McCaskill defended the WPS investigation into the missing women, adding until Lamb’s arrest last week there was no evidence to suggest a serial killer was at work in Winnipeg but many people speculated there was one.
"We never said there was no serial killer, we said we had no evidence to suggest there is one," McCaskill said. "Now we have that evidence."
"I don’t think we dropped the ball on this," McCaskill said, adding the case will be subject to close scrutiny and there will likely be instances where a different decision should have been made.
"I don’t know of any errors in this investigation at all," McCaskill said. "The most important thing at the end of the day is that we do the best we possibly can and get that evidence before the courts."

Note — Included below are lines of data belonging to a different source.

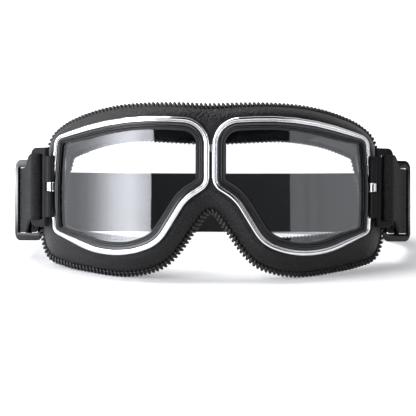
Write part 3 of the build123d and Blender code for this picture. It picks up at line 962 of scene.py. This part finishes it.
class GOGGLES_OT_rims(Operator):
    """Rolled chrome rims: a broad bead, a fine groove and an inner lip"""

    bl_idname = "goggles.rims"
    bl_label = "Chrome rims"

    def execute(self, context):
        metal = chrome_finish(colour("chrome"))
        profile = rounded(RIM_PROFILE, 5)
        repaint("nose_link", metal)
        for side, sign in SIDES:
            rim = eye_ring(f"{side}_rolled_rim", sign, profile)
            cut(rim, hinge_cutter(NOTCH_RADIUS, (sign,), NOTCH_FORWARD))
            settle(rim, "mask", "chrome", metal, f"{side}_rim")
            repaint(f"{side}_hinge_knuckle", metal)
            repaint(f"{side}_hinge_pin", metal)
        return {"FINISHED"}


class GOGGLES_OT_lenses(Operator):
    """Moulded lens frames with a fine ridge, rubber gaskets, back frames and clear lenses"""

    bl_idname = "goggles.lenses"
    bl_label = "Lens frames and lenses"

    def execute(self, context):
        moulded = moulded_finish("lens_frame_black", colour("frame"), 0.16, 2600, 0.00001, 0.6)
        rubber = rubber_finish(colour("gasket"))
        clear = lens_finish(colour("lens"))
        profile = rounded(FRAME_PROFILE, 4)
        for side, sign in SIDES:
            band = eye_ring(f"{side}_ridged_frame", sign, profile)
            settle(band, "mask", "frame_black", moulded, f"{side}_lens_frame")
            lens = self.lens(f"{side}_clear_lens", sign)
            settle(lens, "mask", "lens_clear", clear, f"{side}_lens")
            gasket = eye_ring(f"{side}_lipped_gasket", sign, GASKET_PROFILE)
            settle(gasket, "mask", "gasket_black", rubber, f"{side}_gasket")
            repaint(f"{side}_back_frame", moulded)
        return {"FINISHED"}

    def lens(self, name, sign):
        """A curved sheet: front face, edge and back face, with a closed pole in each face."""
        outline = eye_places(LENS_INSET)
        count = len(outline)
        outward = range(1, LENS_RINGS + 1)
        front, back = FACE_RADIUS, FACE_RADIUS - LENS_THICKNESS
        rows = [(front, ring) for ring in outward] + [(back, ring) for ring in reversed(outward)]
        points = []
        for radius, ring in rows:
            for p in outline:
                place = EYE_MIDDLE.lerp(p, ring / LENS_RINGS)
                points.append((sign * place.x, face_y(radius, place.x), place.y))
        faces = grid_faces(len(rows), count, False, True)
        for radius, base in ((front, 0), (back, (len(rows) - 1) * count)):
            pole = len(points)
            points.append((sign * EYE_MIDDLE.x, face_y(radius, EYE_MIDDLE.x), EYE_MIDDLE.y))
            faces += [(pole, base + (i + 1) % count, base + i) for i in range(count)]
        return new_piece(name, points, faces)


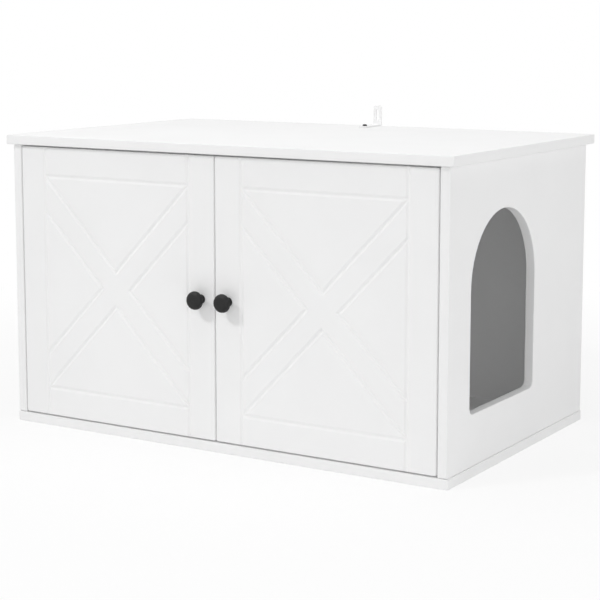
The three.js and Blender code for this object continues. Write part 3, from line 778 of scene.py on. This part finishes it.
def make_light(name, place, size, power):
    data = bpy.data.lights.new(name, "AREA")
    data.shape = "DISK"
    data.size = size
    data.energy = power
    light = bpy.data.objects.new(name, data)
    light.location = place
    light.rotation_euler = (LIGHT_TARGET - Vector(place)).to_track_quat("-Z", "Y").to_euler()
    bpy.context.collection.objects.link(light)


def floor_finish():
    """Matte white, which turns to pure white away from the cabinet so that no horizon shows."""
    nodes = Nodes("floor", FLOOR_WHITE, roughness=0.9, specular=0.0)
    tree = nodes.tree
    distance = tree.nodes.new("ShaderNodeVectorMath")
    distance.operation = "LENGTH"
    nodes.link(nodes.place, distance.inputs[0])
    growth = tree.nodes.new("ShaderNodeMapRange")
    growth.interpolation_type = "SMOOTHSTEP"
    growth.inputs["From Min"].default_value = GLOW_START
    growth.inputs["From Max"].default_value = GLOW_END
    growth.inputs["To Min"].default_value = FLOOR_GLOW
    nodes.link(distance.outputs["Value"], growth.inputs["Value"])
    share = tree.nodes.new("ShaderNodeMath")
    share.operation = "MULTIPLY"
    nodes.link(growth.outputs["Result"], share.inputs[0])
    nodes.link(seen_directly(tree), share.inputs[1])
    glow = tree.nodes.new("ShaderNodeEmission")
    mix = tree.nodes.new("ShaderNodeMixShader")
    nodes.link(share.outputs[0], mix.inputs["Fac"])
    nodes.link(nodes.shader.outputs["BSDF"], mix.inputs[1])
    nodes.link(glow.outputs["Emission"], mix.inputs[2])
    nodes.link(mix.outputs["Shader"], tree.nodes["Material Output"].inputs["Surface"])
    return nodes.material


def make_floor():
    mesh = bpy.data.meshes.new("floor")
    corners = [(-1, -1), (1, -1), (1, 1), (-1, 1)]
    mesh.from_pydata([(x * FLOOR_HALF, y * FLOOR_HALF, 0.0) for x, y in corners], [], [(0, 1, 2, 3)])
    floor = bpy.data.objects.new("floor", mesh)
    bpy.context.collection.objects.link(floor)
    mesh.materials.append(floor_finish())


# ---------------------------------------------------------------- the scene

make_camera()
make_world()
for light in LIGHTS:
    make_light(*light)
make_floor()
dress_packed_solids()
for side, sign in SIDES:
    Door(side, sign).build()
add_knobs()
add_hinge_screws()

bpy.context.scene.cycles.diffuse_bounces = LIGHT_BOUNCES
bpy.context.scene.view_settings.view_transform = "Standard"
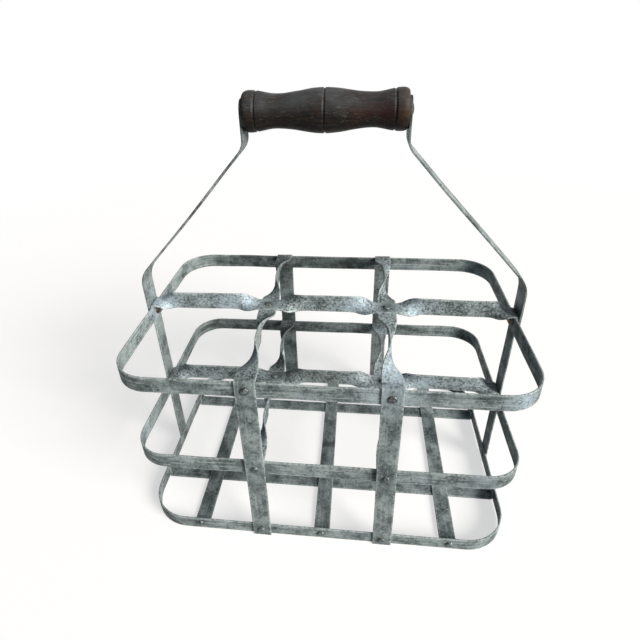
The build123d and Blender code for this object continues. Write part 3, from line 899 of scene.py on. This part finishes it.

Guyader would not disclose where else Lamb has travelled across the country or why he travelled so much. Guyader said the bodies of Blacksmith and Sinclair are too badly decomposed to determine a cause of death or to know if they had been sexually assaulted, adding however that forensic work is being done to answer those questions.
Guyader said the families of all three women were spoken to by investigators in person late Sunday. McCaskill said AMC Grand Chief Derek Nepinak was briefed this morning.
McCaskill said there is no evidence at this point to suggest that Lamb had an accomplice.
In addition to the three killings and last week’s sex assault, Lamb is also accused of an Oct. 30, 2011 sexual assault, sexual interference and procuring of a child under the age of 18 to work in the sex-trade. He is also accused of failing to abide by a previous court order by abstaining from drugs and alcohol.
However, court records show Lamb wasn’t arrested on those charges until late May. It’s not immediately clear if, or when, he was granted bail. However, he was obviously released at some point since he was arrested in the community last Thursday.